You made some very good points here. If the new CEO was a man, that question would have been deemed ridiculous to even ask. Yet because she’s a woman, and a mother, that question just HAD to be asked. But obviously she (and other mothers who are moving up in their careers) have an amazing support system at home. I mean come on, we don’t expect women to do it all anymore either. I shared an article I saw on FB on how fathers are just as involved as mothers. The old thinking of “dad is responsible for going to work and mom is responsible for taking care of the kids” are long gone. My response to that question would have been “Well Matt, thankfully I have a husband who is great with life balance as well and is very involved with our kids” as THAT has become more of the norm which is why we women have been able to do big things like become CEOs of companies like GM.

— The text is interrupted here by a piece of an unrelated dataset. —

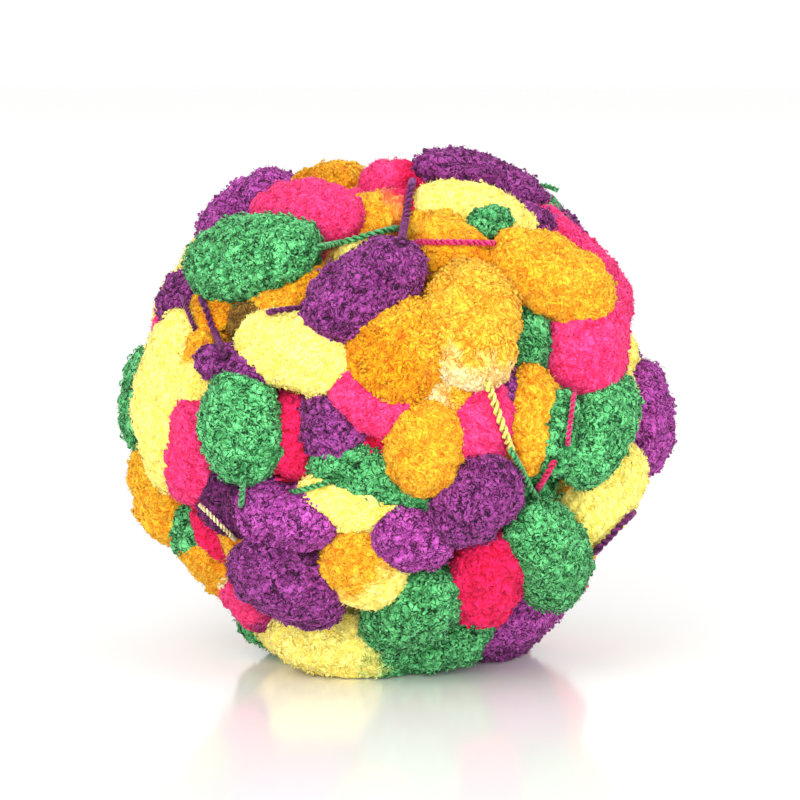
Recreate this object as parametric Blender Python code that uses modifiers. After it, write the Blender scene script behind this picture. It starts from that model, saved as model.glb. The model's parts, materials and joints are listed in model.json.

2 Lisa @ Atypical Familia July 7, 2014 at 5:20 pm

Excellent article!! It isn’t fair that in 2014 – women are still being asked if they can manage both. The woman is a CEO – even if she were a single mother, she can easily afford childcare, have a flexible work arrangement and so on. And it’s infuriating that Lauer posed this question to a female CEO because it would never have been a thought if the new CEO was a male.

BUT as a WOHM I am guilty of sometimes asking other moms “who’s staying with the kids” when I see them at evening events. And I only ask because – even though I am married and my husband is very supportive – childcare is still a challenge. So I’m always curious as to what other women’s options are – it’s not a judgement.